- **Requirements**
Copy every line of the data in which the word "that" occurs.

- **Material**
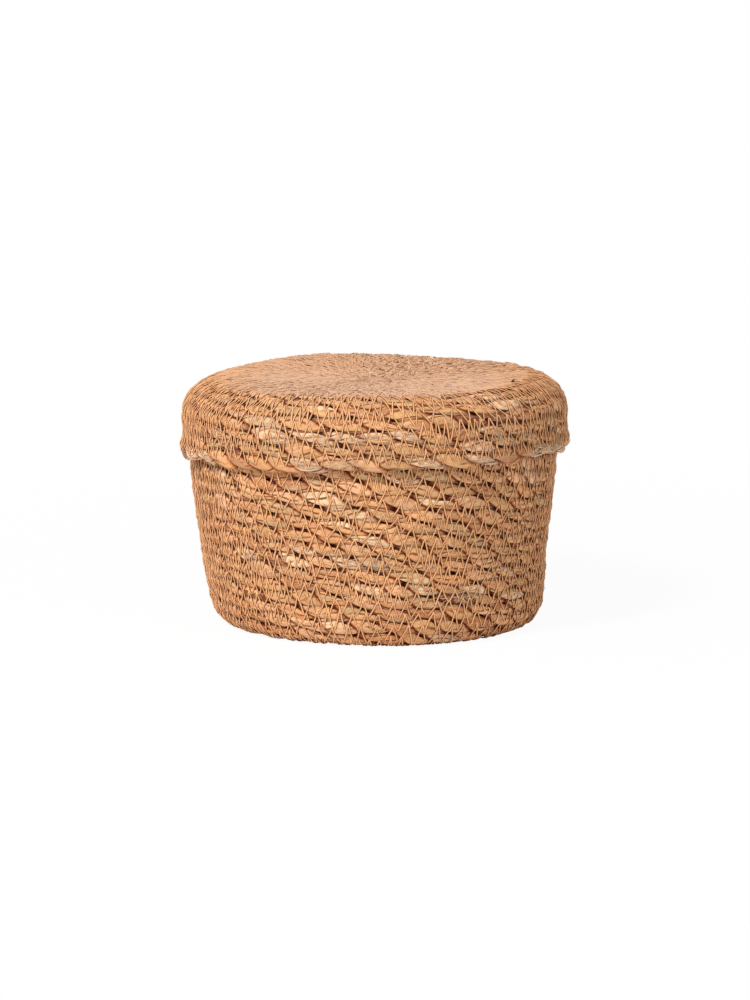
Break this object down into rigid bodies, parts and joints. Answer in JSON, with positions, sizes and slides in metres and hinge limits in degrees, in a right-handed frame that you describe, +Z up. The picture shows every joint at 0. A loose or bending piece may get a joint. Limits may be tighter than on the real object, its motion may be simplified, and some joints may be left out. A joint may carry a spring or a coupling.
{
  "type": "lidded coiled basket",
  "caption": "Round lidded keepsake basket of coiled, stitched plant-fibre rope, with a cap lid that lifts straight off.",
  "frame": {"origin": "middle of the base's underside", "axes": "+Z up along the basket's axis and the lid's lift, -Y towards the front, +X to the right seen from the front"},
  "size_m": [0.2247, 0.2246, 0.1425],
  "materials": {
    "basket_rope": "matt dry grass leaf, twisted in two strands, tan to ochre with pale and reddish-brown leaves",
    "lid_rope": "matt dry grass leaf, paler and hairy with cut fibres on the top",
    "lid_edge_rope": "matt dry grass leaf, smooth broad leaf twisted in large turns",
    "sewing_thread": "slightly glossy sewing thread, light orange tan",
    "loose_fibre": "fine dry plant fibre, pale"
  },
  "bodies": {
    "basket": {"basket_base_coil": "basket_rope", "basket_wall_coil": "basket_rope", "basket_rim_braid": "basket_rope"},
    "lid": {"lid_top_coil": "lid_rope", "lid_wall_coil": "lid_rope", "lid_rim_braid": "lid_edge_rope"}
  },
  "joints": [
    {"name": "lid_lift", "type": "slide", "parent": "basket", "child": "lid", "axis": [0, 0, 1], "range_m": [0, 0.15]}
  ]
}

- **Solution to this task**
Break this object down into rigid bodies, parts and joints. Answer in JSON, with positions, sizes and slides in metres and hinge limits in degrees, in a right-handed frame that you describe, +Z up. The picture shows every joint at 0. A loose or bending piece may get a joint. Limits may be tighter than on the real object, its motion may be simplified, and some joints may be left out. A joint may carry a spring or a coupling.
  "caption": "Round lidded keepsake basket of coiled, stitched plant-fibre rope, with a cap lid that lifts straight off.",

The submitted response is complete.